On 24 October 1959, Sibley was unexpectedly allowed to dance the leading role in Swan Lake partnered by the principal dancer, Michael Somes. This was her big break. Tours to the United States and the Soviet Union quickly followed. Natalia Roslavleva, writing in The Ballet Annual, observed of Sibley and the Royal Ballet when dancing in Moscow, "Youthful charm, good technique and engaging personalities do part of the work for these dancers. To become great they will have to invest a lot of sweat and tears in the development of mature stagecraft."

==Major career==
One of Sibley's first important roles was in Jabez and the Devil (1961), choreographed by Alfred Rodrigues, who was among the earliest to recognize her talents. She danced her first Aurora in The Sleeping Beauty on 27 December 1961, partnered by John Gilpin. The performance was praised: "Her Aurora, already enchanting, promises to be for her generation what Fonteyn's had been to mine." Sir Frederick Ashton's The Dream (1964), a balletic version of Shakespeare's A Midsummer Night's Dream was created for Sibley and the up-and-coming Anthony Dowell. Ashton cast Sibley as Titania and Dowell as Oberon. David Vaughan wrote that the production was "sure of a place in contemporary ballet history if only because it initiated a new partnership, Sibley and Dowell, that was to become second only to Fonteyn and Nureyev in popular esteem ..." Writing of Sibley's performance Vaughan commented, "no-one has managed to emulate Sibley's swiftness and her impersonation of a half-wild creature, nor the silken fluidity of Dowell's phrasing."

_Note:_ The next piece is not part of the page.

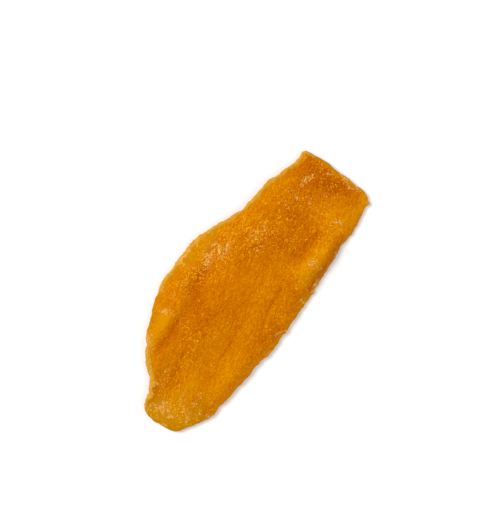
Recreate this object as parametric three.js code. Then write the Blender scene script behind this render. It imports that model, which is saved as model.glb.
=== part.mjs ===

Sibley was renowned during her time at the Royal Ballet for her performances in MacMillan's Romeo and Juliet. She also danced the major roles of Odette and Odile in Swan Lake, the title role in Giselle and Aurora in The Sleeping Beauty. Further roles were in Ashton's ballets, Symphonic Variations and Daphnis and Chloe, Jerome Robbins's Dances at a Gathering and Afternoon of a Faun. Sibley also was the ballerina MacMillan used to create the lead in Manon.

Among the other ballets in which Sibley created roles are Monotones, Jazz Calendar, Anastasia, Triad, L’invitation au voyage, Varii Capricci, Fleeting Figures and Enigma Variations. In The Guardian, Mary Clarke said when Sibley first announced her retirement, "Other dancers will inherit the ballerina roles but one small Ashton creation is Sibley's for ever. No-one has, no-one ever will get to the heart of Dorabella in Enigma Variations the way Sibley did. There have been other Swan Queens, Auroras and Giselles but for anyone who saw Sibley dance there is only one Dorabella."

==Retirement==
Sibley announced her retirement in 1979, but was persuaded to return. She finally retired in 1989, after months of struggling with injury. She took the advice of Karsavina who had said, "leave the stage before the stage leaves you." In retirement she became President of the Royal Academy of Dance in 1991, and guest coach at the Royal Ballet (1991) and Governor, Royal Ballet Board (2000).
Now there is a ballet studio named after her at Francis Holland School Sloane Square where there was a night dedicated to her and several portraits of her dancing in The Sleeping Beauty, Afternoon of a Faun and Scenes de Ballet hang in the ballet studio.

==Personal life==
From 1964 to 1973 Sibley was married to the dancer Michael Somes. After their divorce, in 1974 she married London-based banker, (Richard) Panton Corbett, of a landed gentry family of Longnor, Shropshire, who changed their name from Plymley in 1804 to inherit the estate from their relatives, the Corbet baronets. They have a son and a daughter. He died 17 May 2021 aged 83.